Sunday, January 24, 2010

Thoughts from Charlotte Mason's vol. 6 pp.1-8

Happy Sunday to you all,
I would like to share my thoughts on what I have read this week. I am in no way an expert on Charlottes writings I am just sharing what I took from the readings. Feel free to comment as you wish and discuss any thing that sparks your interest through the week. I will be reading Section 3 (p. 8-21) of the introduction this week and posting my thoughts next Sunday.
Blessings
Jodi

The introduction begins by Charlotte admiring the valour and devotion of the men in WWI and draws the conclusion that this stems from being educated properly. She points out the wrong thinking of the thousands of men who wouldn't support the war effort and thus remained home.
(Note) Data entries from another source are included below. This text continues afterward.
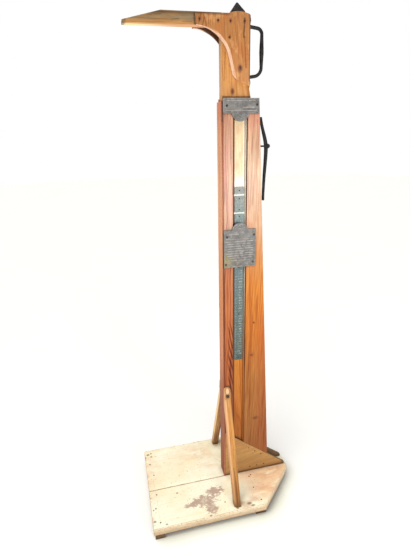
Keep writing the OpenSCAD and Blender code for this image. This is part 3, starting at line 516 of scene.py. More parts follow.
def mast_wood():
    s = Wood("mast_pine", "z", pith=(-40, 70, 0), tilt=(1, 1.6), ring=0.0052, wander=0.016, seed=1.9)
    x, z = s.x, s.z
    gold = s.ramp(z, (0.15, 176, 106, 46), (0.42, 200, 124, 52), (0.56, 210, 136, 54), (0.8, 214, 146, 84),
        (1.4, 226, 170, 110), (1.5, 223, 164, 98), (1.58, 216, 154, 86), (1.68, 204, 144, 80))
    gold = s.grained(gold, (0.74, 0.54, 0.38), 0.6, (0.66, 0.44, 0.3), 0.75, 0.5)

    # Bare pale wood in the upper part of the slot, partly painted highlight, smudged, with painted highlight
    # whitest just above the scale and along the slot's right side
    reader = s.ease(s.ny, -0.5, -0.8)
    in_slot = s.times(reader, s.band(x, -0.064, -0.0615, -0.021, -0.018))
    smudge = s.most(*[s.spot((at_x, -15, at_z), (half_x, 9, half_z), 0.8, 0.5)
                      for at_x, at_z, half_x, half_z in (
                          (-45, 1372, 7, 14), (-29, 1314, 5, 16), (-48, 1268, 6, 15), (-38, 1299, 5, 10))])
    pale = s.grained((242, 214, 164), (0.84, 0.7, 0.52), 0.5, (0.8, 0.66, 0.5), 0.5, 0.3, 0.1)
    pale = s.over(pale, ((228, 186, 122), s.clouds((38, 38, 20), 0.47, 0.6, 0.7)),
        ((255, 246, 230), s.band(z, 1.17, 1.19, 1.215, 1.25), in_slot, 0.85), ((206, 158, 104), smudge, 0.65),
        ((255, 250, 234), s.ease(x, -0.031, -0.0265), in_slot, 0.65))
    c = s.over(gold, (pale, s.ease(z, 0.98, 1.14), s.ease(z, 1.435, 1.405)))

    # Dirt and painted shadow where the stile and the column's top meet the mast, the neck's front face painted
    # pale as lit, a knot and cracks
    rub_and_shadow = s.times(s.band(x, -0.066, -0.0635, -0.0568, -0.055), s.ease(z, 1.415, 1.4), reader)
    face = s.grained((236, 194, 152), (0.84, 0.7, 0.58), 0.5)
    c = s.over(c, ((98, 56, 36), rub_and_shadow, 0.9), ((78, 46, 30), s.band(z, 1.457, 1.46, 1.4645, 1.468), reader, 0.7),
        (face, s.ease(s.nx, -0.6, -0.85), s.ease(z, 1.45, 1.48), 0.85),
        ((168, 100, 52), s.spot((-62.8, -20, 1480), (9, 20, 20), 0.8, 0.3), 0.45),
        ((88, 44, 30), s.spot((-62.8, -20, 1478.5), (4.6, 20, 8.5), 0.6, 0.3), 0.85))
    c = s.cracks(c, (0.6, 0.4, 0.3), 3, 0.6, (-88, 1508, -84, 1580))
    c = s.cracks(c, (0.6, 0.4, 0.3), 2.6, 0.5, (-73, 1500, -72, 1550))
    c = s.over(c, ((240, 196, 150), s.edges(0.0016), 0.35))
    # Dirt and painted shade in the corners, but not on the clean neck, and the bare wood left between the scale
    # strips
    clean = s.times(s.ease(z, 1.475, 1.485), s.ease(x, -0.01, -0.02))
    gap = s.most(s.band(z, 1.117, 1.1176, 1.1214, 1.122), s.band(z, 1.1745, 1.1751, 1.1789, 1.1795))
    c = s.over(c, ((84, 50, 32), s.corners(0.01), s.minus(1, clean), 0.5),
        ((246, 250, 242), gap, s.band(x, -0.058, -0.057, -0.023, -0.022), reader, 0.85))
    return s.varnish(c, 0.5, s.times(s.band(z, 0.9, 1.1, 1.42, 1.46), s.minus(1, rub_and_shadow)), 0.3)


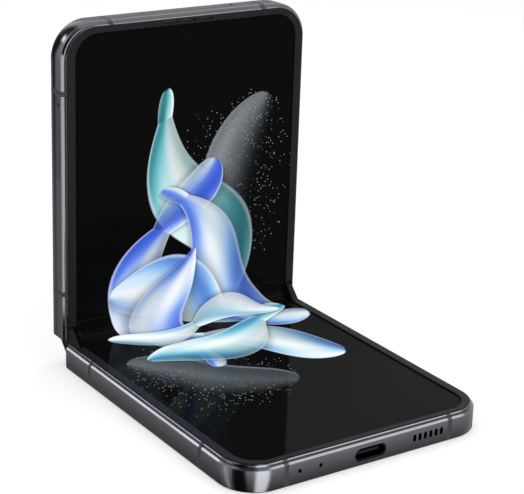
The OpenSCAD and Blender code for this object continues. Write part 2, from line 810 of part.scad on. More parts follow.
// Panel between the two flat stretches, bent round a quarter turn at rest
module display_fold() {
    bend_y = upper_y - panel_top - fold_r;
    bend_z = panel_top + fold_r;
    color("#0c0c0e") {
        at_origin() along_x(-panel_half, 2 * panel_half) {
            intersection() {
                translate([bend_y, bend_z]) ring(fold_r, fold_r + panel_t);
                translate([bend_y, bend_z - 2 * fold_r]) square(2 * fold_r);
            }
            translate([-fold_reach, plate_top]) square([fold_reach + bend_y, panel_t]);
            translate([bend_y + fold_r, bend_z])
                square([panel_t, upper_z + fold_reach - bend_z]);
        }
    }
}

// ---- Upper half ----

upper_screw_at = [for (s = upper_screw_s) [main_board_x[1] - 2.2, s]];

module key_cut(s, len) {
    along_x(half_w - key_reach + key_flange, key_reach)
        translate([s, key_z]) round_rect(len + 2 * key_gap, key_h + 2 * key_gap,
            key_h / 2 - 0.02);
}
module upper_frame() {
    in_upper() color("#55565b") difference() {
        half_frame(antenna_top_x);
        key_cut(power_s, power_len);
        key_cut(volume_s, volume_len);
        along_x(-half_w - 1, rim_w + 1.1)
            translate([tray_s, tray_z]) round_rect(tray_len + 2 * key_gap, tray_h + 2 * key_gap,
                0.7);
        translate([top_mic_x, half_len + 1, top_mic_z]) rotate([90, 0, 0])
            cylinder(r = mic_r, h = rim_w + 2);
        translate([0, front_s, plate_z - 1]) cylinder(r = front_r + 0.15, h = plate_t + 2);
        board_holes(upper_screw_at);
    }
}
module upper_antenna_breaks() { in_upper() antenna_breaks(antenna_top_x); }
module upper_back_glass() {
    in_upper() color("#3a3b3f") difference() {
        back_plate(1.25);
        block([-half_w, half_w], [window_s - 0.1, half_len], [-1, 2 * glass_t]);
    }
}
module back_window() {
    in_upper() color("#0b0b0c") difference() {
        intersection() {
            back_plate(1.25);
            block([-half_w, half_w], [window_s, half_len], [-1, glass_t + 1]);
        }
        for (s = camera_s) translate([camera_x, s, -1])
            cylinder(r = ring_r - 0.9, h = glass_t + 2);
        translate([flash_x, cover_s, -1]) cylinder(r = flash_r, h = glass_t + 2);
    }
}
module upper_bezel() {
    in_upper() color("#2b2b2d") difference() {
        bezel();
        // Earpiece slots
        for (x = earpiece_slots)
            translate([x, half_len - earpiece_far, plate_top - 1]) linear_extrude(3)
                round_rect(earpiece_slot[0], earpiece_slot[1], 0.24);
    }
}
module upper_display() {
    in_upper() color("#101012") difference() {
        panel();
        translate([0, front_s, 0]) cylinder(r = front_r + 0.1, h = body_t);
    }
}
module upper_wings() {
    color("#8f8f93") {
        in_upper() wing_plate();
        in_spine() hinge_modules() along_x(rail_u_u + 0.15, rail_w)
            rail(axis_off, rail_u_turn, 1);
    }
}
module upper_battery() {
    in_upper() color("#2a2a2c") translate([0, upper_battery_s + upper_battery_len / 2, battery_z])
        linear_extrude(battery_t) round_rect(2 * upper_battery_half, upper_battery_len, 1.2);
}
module main_board() {
    in_upper() color("#1e4a38") difference() {
        union() {
            block(main_board_x, main_board_s, [board_z, plate_z]);
            chips(main_chips, main_board_s[0]);
        }
        board_holes(upper_screw_at);
    }
}
module board_shield() {
    in_upper() color("#a3a3a6") difference() {
        block([-shield_x, shield_x], shield_s, [board_z - shield_h, board_z]);
        block([-shield_x + shield_wall, shield_x - shield_wall],
            [shield_s[0] + shield_wall, shield_s[1] - shield_wall],
            [board_z - shield_h + shield_wall, board_z + 1]);
    }
}
module earpiece() {
    in_upper() color("#29292b") block(earpiece_x, [half_len - 7.6, half_len - rim_w - 0.2],
        [plate_z - earpiece_t, plate_z]);
}
module front_camera() {
    in_upper() color("#0a0a0c") {
        translate([0, front_s, plate_z - front_body_t]) cylinder(r = front_body_r, h = front_body_t);
        translate([0, front_s, plate_z - 0.1]) cylinder(r = front_r, h = panel_top - plate_z);
    }
}
module rear_camera_modules() {
    in_upper() color("#1b1b1d") for (s = camera_s) {
        block([camera_x - camera_body / 2, camera_x + camera_body / 2],
            [s - camera_body / 2, s + camera_body / 2], [glass_t + 1.4, plate_z]);
        translate([camera_x, s, glass_t + 0.35]) cylinder(r = barrel_r, h = 1.1);
    }
}
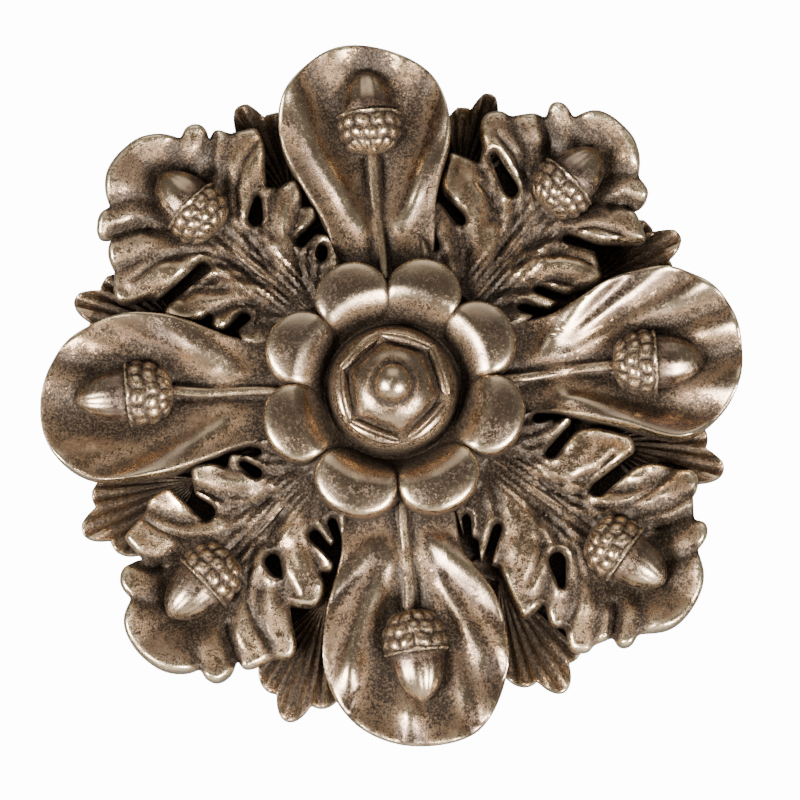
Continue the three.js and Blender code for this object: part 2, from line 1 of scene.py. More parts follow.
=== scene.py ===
"""Looks of the cast flower wall ornament.

The ornament is one casting, so it is one piece here too. Each form of it, such as a leaf, an
acorn or a petal, is built as a closed shell in a plan of its own: x to the right, y up the wall
and z off the wall, in millimetres, centred on the back disc. The shells are joined into one
solid, turned into the frame, and given the rubbed bronze leaf finish.
"""

import json
import logging
import math
from dataclasses import dataclass, field
from enum import Enum
from typing import Callable

import bpy
import numpy as np
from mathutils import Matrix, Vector, geometry
from mathutils.kdtree import KDTree

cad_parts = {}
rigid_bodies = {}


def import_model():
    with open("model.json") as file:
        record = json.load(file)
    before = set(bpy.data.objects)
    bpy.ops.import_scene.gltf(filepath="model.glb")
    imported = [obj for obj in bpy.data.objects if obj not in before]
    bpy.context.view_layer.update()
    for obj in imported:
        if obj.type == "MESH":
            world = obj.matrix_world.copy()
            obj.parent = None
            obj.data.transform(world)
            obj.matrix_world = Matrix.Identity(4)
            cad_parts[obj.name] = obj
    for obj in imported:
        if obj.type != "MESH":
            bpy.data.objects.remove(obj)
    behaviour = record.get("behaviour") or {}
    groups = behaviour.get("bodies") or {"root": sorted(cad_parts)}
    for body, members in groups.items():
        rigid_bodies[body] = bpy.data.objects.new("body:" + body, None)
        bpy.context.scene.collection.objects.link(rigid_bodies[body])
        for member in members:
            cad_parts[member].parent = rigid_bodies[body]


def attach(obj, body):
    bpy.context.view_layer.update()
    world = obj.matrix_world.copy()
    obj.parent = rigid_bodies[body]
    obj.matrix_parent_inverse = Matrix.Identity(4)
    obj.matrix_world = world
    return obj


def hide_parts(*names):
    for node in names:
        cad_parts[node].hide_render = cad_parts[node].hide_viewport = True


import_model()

LOG = logging.getLogger("ornament")
CASTING_NODE = "rosette_casting"

MM = 0.001
SEED = 7

# The crown of leaves sits a little high and is a touch taller than it is wide. Its fine edges
# stay a hair inside those of the solid.
CROWN_RISE = 1.0
CROWN_STRETCH = 1.01
CROWN_FIT = 0.998
LEAF_ROOT = 30.0

# Widths of the soft rim of a cast edge, as distances in from the edge.
RIM_RADIUS = 1.3
RIM_STEPS = (0.15, 0.45, 0.9, 1.5)

# Rows of points run this far to each side of a crease, and this far apart along it.
CREASE_SIDE = 0.55
CREASE_STEP = 0.8

# Patina that undersides and the poles of turned forms keep.
UNDERSIDE_HOLLOW = 0.8
POLE_HOLLOW = 0.3

# Heights and patina are worked out from places in the plan and one more value for each place.
Heights = Callable[[np.ndarray, np.ndarray], np.ndarray]


class Hollow(Enum):
    """How much dark patina a stem keeps."""

    RUBBED = 0.22
    DULL = 0.42


@dataclass(frozen=True)
class Acorn:
    """An acorn on its leaf, drawn with the leaf's axis pointing up."""

    side: float
    foot: float
    stretch: float
    lean: float


@dataclass(frozen=True)
class OvateDrawing:
    """A plain cupped leaf: its edge, its folds, its acorn, and how far its folded tip bends back."""

    degrees: float
    edge: tuple[tuple[float, float], ...]
    folds: tuple[tuple[float, float, float], ...]
    acorn: Acorn
    flare: float = 0.0


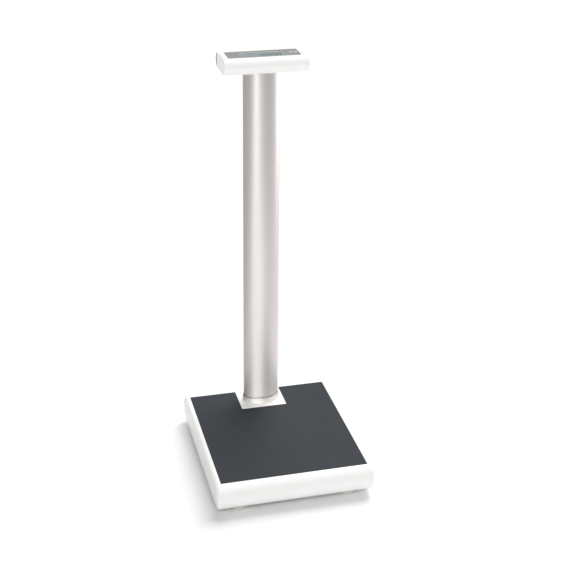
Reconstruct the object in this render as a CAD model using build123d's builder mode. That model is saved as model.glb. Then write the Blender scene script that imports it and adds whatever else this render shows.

She states that the mark of the educated is that they are "enabled to generous impulse", patriotism, and seeing beyond their own interests and questions what the educational system is providing when people don't have these qualities. The error of the system, she says, is the wrong conception formed of what the mind is and how it functions. There was a popular "theory" in her day dealing with the development of "faculties." This belief was that a thought is no more than a function of the brain. The educational system of her day was watering down curricula, teachers lecturing etc. with the ascertain that "it does not matter what a child learns but only how he learns it". I love this next thought so I will quote it in Charlotte's words-"If we teach much and children learn little we comfort ourselves with the idea that we are "developing this or that faculty". In the long run she says that the nation that understands that knowledge, which differs from training, is the daily food of the mind, will have a bright future. I have begun to understand her thinking about educating for vocation. That just training our children for solely earning a living doesn't improve their character or qualify them to serve as a productive member of society. We need to realize that just as the body needs food, so does the mind and that we want to give our children an education that nourishes his mind as well as training him physically and vocationally. Charlotte believed that all children could learn this way and succeed.

1 comment:

Cheryl said...

"...we want to give our children an education that nourishes his mind as well as training him physically and vocationally"

I love the idea of "mind food"...that children (and adults!) are more than a physical being...that we need ideas and beauty in our lives to make us rich.